Plan Progress for Bolivia – National Convergence (Spanish: Plan Progreso para Bolivia–Convergencia Nacional; acronym: PPB-CN) was a coalition that was Bolivia's largest national opposition political entity following the 2009 general elections. PPB-CN was a Bolivian political alliance of the right-wing formed in advance of the 2009 elections. The alliance was created at a meeting in La Paz's Zona Sur on 4 September 2009 by Manfred Reyes Villa, Plan Progress for Bolivia (Plan Progreso para Bolivia; PPB), represented by José Luis Paredes, the former prefect of La Paz department; Autonomy for Bolivia (Autonomía Para Bolivia; APB) led by Luis Alberto Serrate Middagh; Peoples Party (Partido Popular; PP) led by Pablo Nicolás Camacho Bedregal; and the Nationalist Revolutionary Movement (Movimiento Nacionalista Revolucionario; MNR), led by Guillermo Bedregal Gutiérrez. However, the alliance did not continue to function in Bolivia's 2014 elections, and several of its elected senators stated in late 2013 that its role is ending.

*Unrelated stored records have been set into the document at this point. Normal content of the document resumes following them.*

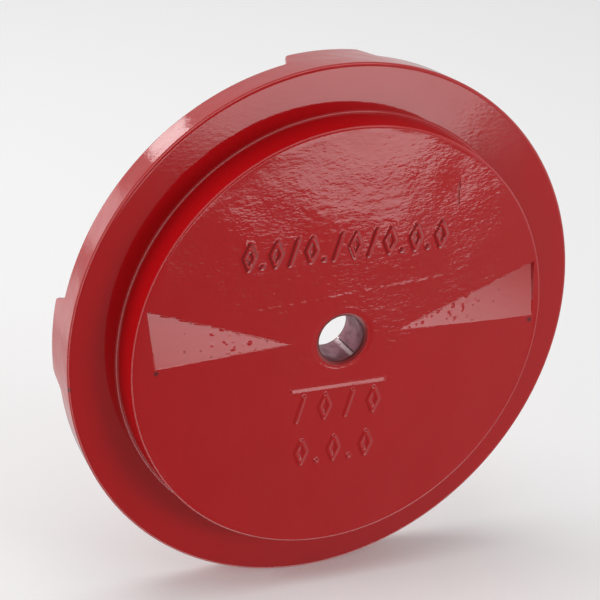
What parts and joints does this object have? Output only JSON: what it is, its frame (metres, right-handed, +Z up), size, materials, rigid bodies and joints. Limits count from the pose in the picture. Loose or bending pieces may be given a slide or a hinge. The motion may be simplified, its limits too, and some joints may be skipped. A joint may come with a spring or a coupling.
{
  "type": "blind flange",
  "caption": "Round stepped blanking disc in painted cast iron with a raised flat boss, rim lugs on the hollow back and a split steel bush in its central through bore.",
  "frame": {"origin": "on the bore axis, in the plane of the four lug ends, which is the rearmost plane of the disc", "axes": "+Y along the bore axis from the boss face to the back, +Z up with the disc standing upright, +X to the right seen from the front; one lug stands on each of the sides +X, +Z, -X and -Z, and the rows of marks run along X"},
  "size_m": [0.2848, 0.0501, 0.2848],
  "materials": {
    "red_paint": "thick glossy red paint over a rough cast skin",
    "bare_steel": "bare rolled steel, lightly oiled"
  },
  "bodies": {
    "root": {"flange_casting": "red_paint", "split_bush": "bare_steel"}
  },
  "joints": []
}
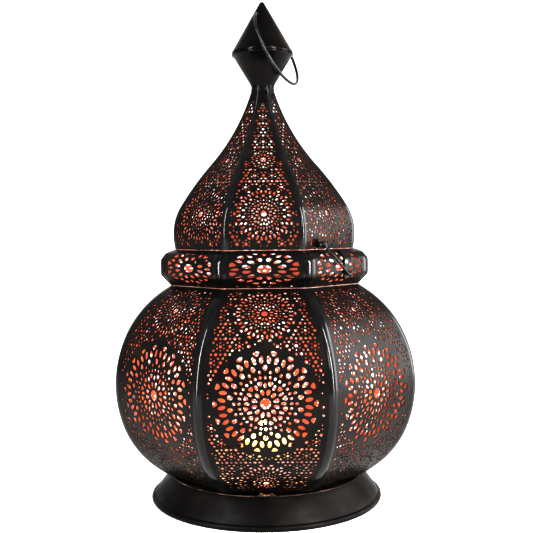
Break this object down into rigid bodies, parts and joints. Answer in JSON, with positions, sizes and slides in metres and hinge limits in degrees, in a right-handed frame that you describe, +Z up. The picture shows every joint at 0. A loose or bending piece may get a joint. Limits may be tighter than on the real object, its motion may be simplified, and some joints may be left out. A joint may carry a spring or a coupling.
{
  "type": "lantern",
  "caption": "Eight-sided pierced metal tealight lantern with a bulbous body, flared foot, hinged ogee dome lid, hook latch, double-cone finial and swinging ring handle.",
  "frame": {"origin": "centre of the foot's underside, on the lantern's axis", "axes": "+Z up the lantern's axis; -Y out of the middle of facet 1, the front; +X to the right seen from the front"},
  "size_m": [0.209, 0.209, 0.36],
  "materials": {
    "black_enamel": "black enamel outside, satin to gloss; the inner face of the pierced sheet is painted red-orange",
    "black_wire": "gloss black painted wire",
    "bare_steel": "plain steel, partly painted over",
    "candle_wax": "translucent cream wax",
    "wick_cotton": "charred cotton"
  },
  "bodies": {
    "lantern_body": {"base_foot": "black_enamel", "foot_plate": "black_enamel", "rim_wire": "bare_steel", "floor_plate": "black_enamel", "candle_cup": "black_enamel", "body_panel_1": "black_enamel", "body_panel_2": "black_enamel", "body_panel_3": "black_enamel", "body_panel_4": "black_enamel", "body_panel_5": "black_enamel", "body_panel_6": "black_enamel", "body_panel_7": "black_enamel", "body_panel_8": "black_enamel", "body_seams": "black_enamel", "collar_panel_1": "black_enamel", "collar_panel_2": "black_enamel", "collar_panel_3": "black_enamel", "collar_panel_4": "black_enamel", "collar_panel_5": "black_enamel", "collar_panel_6": "black_enamel", "collar_panel_7": "black_enamel", "collar_panel_8": "black_enamel", "collar_seams": "black_enamel", "hinge_collar_leaf": "black_enamel", "hinge_pin": "bare_steel", "hinge_collar_rivets": "bare_steel", "latch_keeper": "black_enamel", "latch_keeper_rivet": "bare_steel"},
    "lid": {"dome_panel_1": "black_enamel", "dome_panel_2": "black_enamel", "dome_panel_3": "black_enamel", "dome_panel_4": "black_enamel", "dome_panel_5": "black_enamel", "dome_panel_6": "black_enamel", "dome_panel_7": "black_enamel", "dome_panel_8": "black_enamel", "dome_seams": "black_enamel", "lid_rim_band": "black_enamel", "neck_plug": "black_enamel", "finial_lower_cone": "black_enamel", "finial_upper_cone": "black_enamel", "hinge_lid_leaf": "black_enamel", "hinge_lid_rivets": "bare_steel", "latch_bracket": "black_enamel", "latch_pin": "bare_steel"},
    "ring": {"ring_handle": "black_wire"},
    "hook": {"latch_hook": "black_wire"},
    "tealight": {"tealight_wax": "candle_wax", "wick_tab": "bare_steel", "tealight_wick": "wick_cotton"}
  },
  "joints": [
    {"name": "lid_hinge", "type": "hinge", "parent": "lantern_body", "child": "lid", "pos_m": [-0.04681, 0.04681, 0.1836], "axis": [-0.7071, -0.7071, 0], "range_deg": [0, 95]},
    {"name": "ring_swing", "type": "hinge", "parent": "lid", "child": "ring", "pos_m": [0, 0, 0.3507], "axis": [-0.3859, -0.9225, 0], "range_deg": [-11.5, 322.5]},
    {"name": "hook_swing", "type": "hinge", "parent": "lid", "child": "hook", "pos_m": [0.04002, -0.05558, 0.1858], "axis": [-0.7071, -0.7071, 0], "range_deg": [0, 140]},
    {"name": "tealight_lift", "type": "slide", "parent": "lantern_body", "child": "tealight", "axis": [0, 0, 1], "range_m": [0, 0.1]}
  ]
}
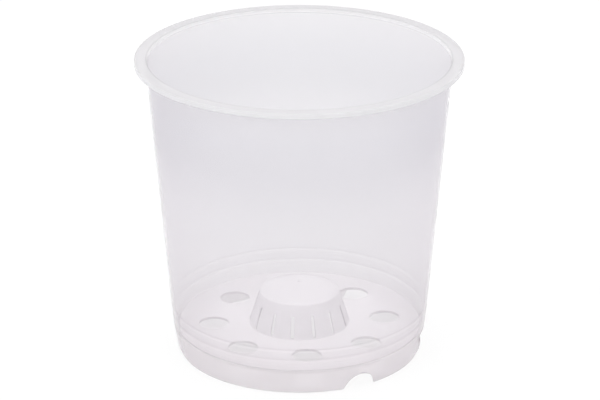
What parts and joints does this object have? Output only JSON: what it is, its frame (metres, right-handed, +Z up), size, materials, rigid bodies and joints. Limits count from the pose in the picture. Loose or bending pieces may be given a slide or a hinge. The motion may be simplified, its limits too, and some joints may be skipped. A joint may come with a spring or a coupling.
{
  "type": "orchid pot",
  "caption": "Clear round orchid pot with a raised drain floor, a slotted hollow cone, foot arches and a low side slot.",
  "frame": {"origin": "centre of the foot's underside, on the ground", "axes": "+Z up along the pot's axis, -Y towards the pictured side, +X to the picture's right, where the low side slot is"},
  "size_m": [0.15, 0.15, 0.1417],
  "materials": {
    "clear_plastic": "clear, glossy, moulded polypropylene"
  },
  "bodies": {
    "root": {"rim_flange": "clear_plastic", "rim_lip": "clear_plastic", "upper_wall": "clear_plastic", "ledge_band": "clear_plastic", "foot_skirt": "clear_plastic", "drain_floor": "clear_plastic", "cone_wall": "clear_plastic", "cone_cap": "clear_plastic"}
  },
  "joints": []
}
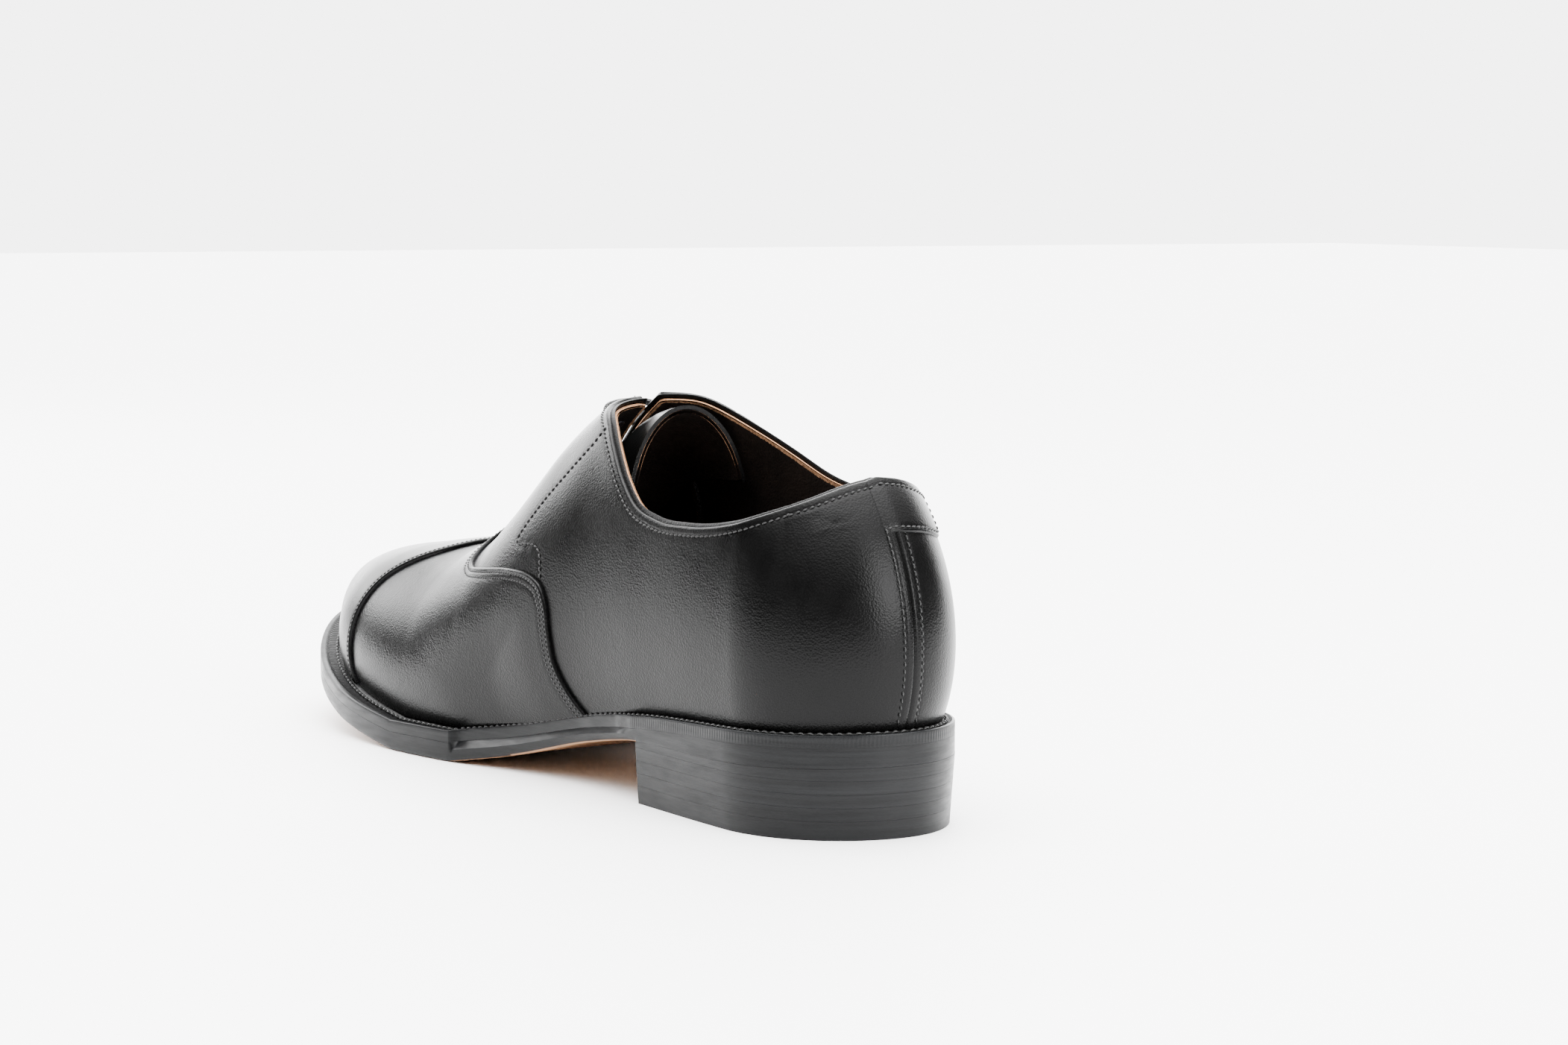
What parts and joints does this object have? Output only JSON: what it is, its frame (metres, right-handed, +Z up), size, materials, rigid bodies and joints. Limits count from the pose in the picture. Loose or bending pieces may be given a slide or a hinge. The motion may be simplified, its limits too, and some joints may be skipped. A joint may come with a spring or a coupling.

In the 2009 election, its presidential candidate was Manfred Reyes Villa, former head of the New Republican Force, and former prefect of Cochabamba Department and former mayor of Cochabamba. Other leading figures included Leopoldo Fernández, the jailed former prefect of Pando Department who was its vice-presidential candidate; and Germán Antelo, who headed its Senatorial list in Santa Cruz Department.

The alliance placed second in the presidential contest of 2009, with the Reyes Villa-Fernández ticket winning 1.212.795 votes (26,46% of valid votes cast). It became the second largest force in the Plurinational Legislative Assembly with 37 (out of 130) deputies and 10 (out of 36) senators.